As a singer, her phrasings and melismas are uniquely Jewish; as an actress, she has succeeded most by playing versions of herself, from Fanny Brice to Katie Morosky to Susan Lowenstein: all of them women who are tough, smart, outsiders and romantically unsuccessful.

In fact, that ongoing duality in both Streisand and her characters — on one hand, un-pretty and unloved, and on the other, supremely competent and in command — prompts Gabler’s freshest insight, that she’s actually a sort of Superwoman with an attendant Clark Kent side. We admire her because she’s strong; we also admire her because she’s weak.
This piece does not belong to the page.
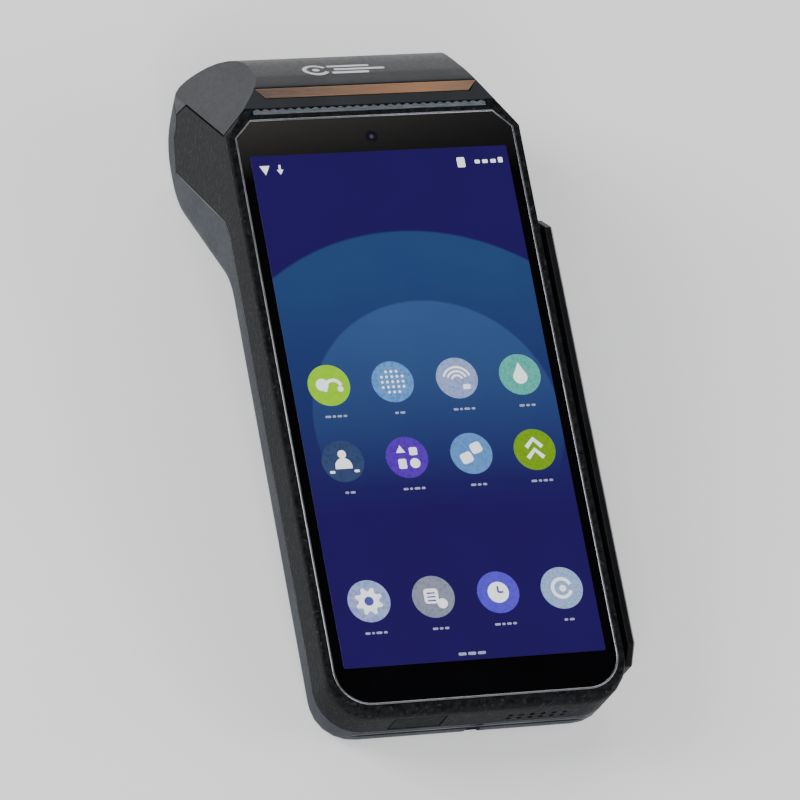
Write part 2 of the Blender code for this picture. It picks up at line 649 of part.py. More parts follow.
def gear_train():
    idler_phase = mesh_phase(PLATEN_YZ, PLATEN_TEETH, 0.0, IDLER_YZ, IDLER_TEETH)
    transfer_phase = mesh_phase(IDLER_YZ, IDLER_TEETH, idler_phase, TRANSFER_YZ, TRANSFER_TEETH)
    pinion_phase = mesh_phase(TRANSFER_YZ, TRANSFER_TEETH, transfer_phase, MOTOR_YZ, PINION_TEETH)
    gear("platen_gear", PLATEN_TEETH, PLATEN_YZ, 0.0, 1.55, WHITE_PLASTIC)
    gear("idler_gear", IDLER_TEETH, IDLER_YZ, idler_phase, 1.05, WHITE_PLASTIC)
    gear("transfer_gear", TRANSFER_TEETH, TRANSFER_YZ, transfer_phase, 1.05, WHITE_PLASTIC)
    gear("motor_pinion", PINION_TEETH, MOTOR_YZ, pinion_phase, 0.8, BRASS)
    for name, centre in (("idler_axle", IDLER_YZ), ("transfer_axle", TRANSFER_YZ)):
        cylinder(name, "X", (0.0, *centre), 1.0, 25.2, 28.4, STEEL, steps=16)


def printer_chassis():
    """Two side plates joined by a cross bar, carrying the gear axles and the motor."""
    plate = [(47.0, -4.1), (72.4, -4.1), (72.4, -12.0), (66.0, -13.4), (62.3, -17.4), (60.0, -22.0),
             (47.0, -22.0)]
    chassis = prism("printer_chassis", plate, "X", 27.65, 28.5, STEEL)
    join(chassis, prism("left_plate", plate, "X", -28.5, -27.65),
         box("cross_bar", (-28.0, 47.0, -4.9), (28.0, 51.8, -4.1)))
    for name, centre in (("idler_hole", IDLER_YZ), ("transfer_hole", TRANSFER_YZ)):
        subtract(chassis, cylinder(name, "X", (0.0, *centre), 1.1, 27.0, 29.0, steps=16))


def paper_cradle():
    """Trough that holds the paper roll."""
    outer, inner, steps = ROLL_RADIUS + 1.7, ROLL_RADIUS + 0.8, 14
    low, high = math.radians(150), math.radians(300)
    angles = [low + (high - low) * step / steps for step in range(steps + 1)]
    arc = [(radius, angle) for radius, order in ((outer, angles), (inner, angles[::-1])) for angle in order]
    points = [(ROLL_YZ[0] + radius * math.cos(angle), ROLL_YZ[1] + radius * math.sin(angle))
              for radius, angle in arc]
    prism("paper_cradle", points, "X", -29.2, 29.2, BLACK_PLASTIC)


def paper():
    ring("paper_roll", "X", (0.0, *ROLL_YZ), ROLL_RADIUS, 6.2, -ROLL_HALF, ROLL_HALF, PAPER, steps=48)
    ring("paper_core", "X", (0.0, *ROLL_YZ), 5.9, 4.9, -ROLL_HALF, ROLL_HALF, CARDBOARD, steps=32)


def platen():
    centre = (0.0, *PLATEN_YZ)
    ring("platen_roller", "X", centre, PLATEN_RADIUS, 1.6, -PLATEN_HALF, PLATEN_HALF, RUBBER, steps=28)
    cylinder("platen_shaft", "X", centre, 1.5, -26.0, 27.2, STEEL, steps=20)
    bracket = box("platen_bracket", (-25.2, 75.1, -3.3), (25.2, 79.0, -2.5), STEEL)
    for side, name in ((-1, "left"), (1, "right")):
        ends = sorted((side * 24.5, side * 25.4))
        join(bracket, box(f"ear_{name}", (ends[0], 73.9, -12.2), (ends[1], 78.8, -2.9)))
        subtract(bracket, cylinder(f"bush_seat_{name}", "X", centre, 2.3, ends[0] - 0.5, ends[1] + 0.2))
        ring(f"platen_bush_{name}", "X", centre, 2.2, 1.56, *ends, BRASS)


def print_head():
    box("print_head", (-24.0, 72.0, -12.9), (24.0, 72.9, -4.2), CERAMIC)
    box("heat_sink", (-24.0, 70.2, -12.2), (24.0, 71.7, -4.2), ALUMINIUM)
    box("head_spring", (-18.0, 68.6, -10.0), (18.0, 69.0, -6.0), BRASS)


def motor():
    cylinder("stepper_motor", "X", (0.0, *MOTOR_YZ), 6.0, 12.0, 25.0, STEEL, steps=28, chamfer=0.5)
    cylinder("motor_shaft", "X", (0.0, *MOTOR_YZ), 0.75, 25.3, 27.3, STEEL, steps=12)


def hinge_pins():
    for side, name in ((-1, "hinge_pin_left"), (1, "hinge_pin_right")):
        ends = sorted((side * 29.5, side * 34.9))
        cylinder(name, "X", (0.0, *HINGE_YZ), PIN_RADIUS, *ends, STEEL, steps=16)


front_housing()
rear_housing()
printer_door()
feet()
front_stack()
tear_bar()
mid_frame()
screws()
boards()
card_reader()
battery()
rear_camera()
lower_end()
swipe_rail()
magnetic_head()
buttons()
gear_train()
printer_chassis()
paper_cradle()
paper()
platen()
print_head()
motor()
hinge_pins()
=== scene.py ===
import json
import math

import bmesh
import bpy
from mathutils import Matrix, Vector
from mathutils.bvhtree import BVHTree


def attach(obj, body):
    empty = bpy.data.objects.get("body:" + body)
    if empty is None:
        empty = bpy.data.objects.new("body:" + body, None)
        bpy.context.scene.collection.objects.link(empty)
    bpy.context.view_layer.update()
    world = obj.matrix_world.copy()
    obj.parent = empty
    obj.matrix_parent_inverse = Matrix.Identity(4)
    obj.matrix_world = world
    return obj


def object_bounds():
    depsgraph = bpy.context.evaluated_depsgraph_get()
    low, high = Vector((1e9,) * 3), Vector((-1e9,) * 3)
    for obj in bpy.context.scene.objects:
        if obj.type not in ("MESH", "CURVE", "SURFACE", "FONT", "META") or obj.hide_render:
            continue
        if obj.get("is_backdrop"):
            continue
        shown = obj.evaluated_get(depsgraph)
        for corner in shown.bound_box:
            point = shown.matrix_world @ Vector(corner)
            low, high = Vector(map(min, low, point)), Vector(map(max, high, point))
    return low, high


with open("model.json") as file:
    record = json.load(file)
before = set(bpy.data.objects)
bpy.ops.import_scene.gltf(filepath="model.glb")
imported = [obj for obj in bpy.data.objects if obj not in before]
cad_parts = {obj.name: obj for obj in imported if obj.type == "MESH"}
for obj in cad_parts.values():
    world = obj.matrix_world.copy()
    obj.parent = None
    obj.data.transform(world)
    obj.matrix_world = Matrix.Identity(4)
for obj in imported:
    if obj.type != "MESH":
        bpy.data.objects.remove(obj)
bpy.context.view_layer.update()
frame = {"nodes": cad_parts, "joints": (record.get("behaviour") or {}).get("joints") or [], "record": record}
nodes = frame["nodes"]

# ---------------------------------------------------------------- device frame
# The terminal rests tilted on its feet. Shapes below are given in the device frame, in millimetres: x to the
# right, y towards the printer head, z out of the screen, with the origin in the middle of the cover glass.
MM = 0.001
MM_PER_METRE = 1000
joints = {joint["name"]: joint for joint in frame["joints"]}
_, slide_y, slide_z = joints["battery_latch_slide"]["axis"]
TILT = math.atan2(-slide_z, -slide_y)
PLATEN_CENTRE = Vector((0.0, 76.6, -9.2)) * MM
TURN = Matrix.Rotation(TILT, 4, "X")
ORIGIN = Vector(joints["platen_spin"]["pos_m"]) - TURN @ PLATEN_CENTRE
DEVICE = Matrix.Translation(ORIGIN) @ TURN
DEVICE_MM = DEVICE @ Matrix.Scale(MM, 4)


def spot(x, y, z):
    """A point of the device frame, in millimetres, as a place in the scene."""
    return DEVICE_MM @ Vector((x, y, z))


# ---------------------------------------------------------------- materials


def linear(value):
    """Linear light of one sRGB channel, 0 to 255."""
    value /= 255
    return value / 12.92 if value <= 0.04045 else ((value + 0.055) / 1.055) ** 2.4


def colour(red, green, blue):
    """An sRGB colour as the linear colour that shaders take."""
    return (linear(red), linear(green), linear(blue), 1.0)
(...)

She is us (at least to her fans), and she is also the aspirational version of us. And, in Gabler’s telling, everything that happened in her life ensured that she couldn’t be any other way. Barbra had to be Barbra.

And yet.

Five years ago, as a revival of “Follies” was opening on Broadway, I watched, surprised and a little awestruck, as Streisand and James Brolin darted into the audience down the house-right aisle of the Marquis Theatre just as the orchestra hit its first notes. I watched them make a similarly quick exit as the first act ended, and I felt bad for Streisand. There is no anonymity, no privacy, no quiet, I couldn’t help but think. She can’t just go and see a Broadway show. (The challenge of being Streisand was, to a large degree, the point of “Buyer & Cellar,” Jonathan Tolins’s fantastic off-Broadway comedy about an out-of-work actor working in her basement.)

A few years later, I saw Madonna at “Holler If Ya Hear Me.” She sat in her seat through intermission, talking to her friends. Same for Paul McCartney, a few rows behind me, orchestra dead-center, at “Fish in the Dark.” Maybe Barbra had to be Barbra. But she’s also Barbra because she wants to be Barbra.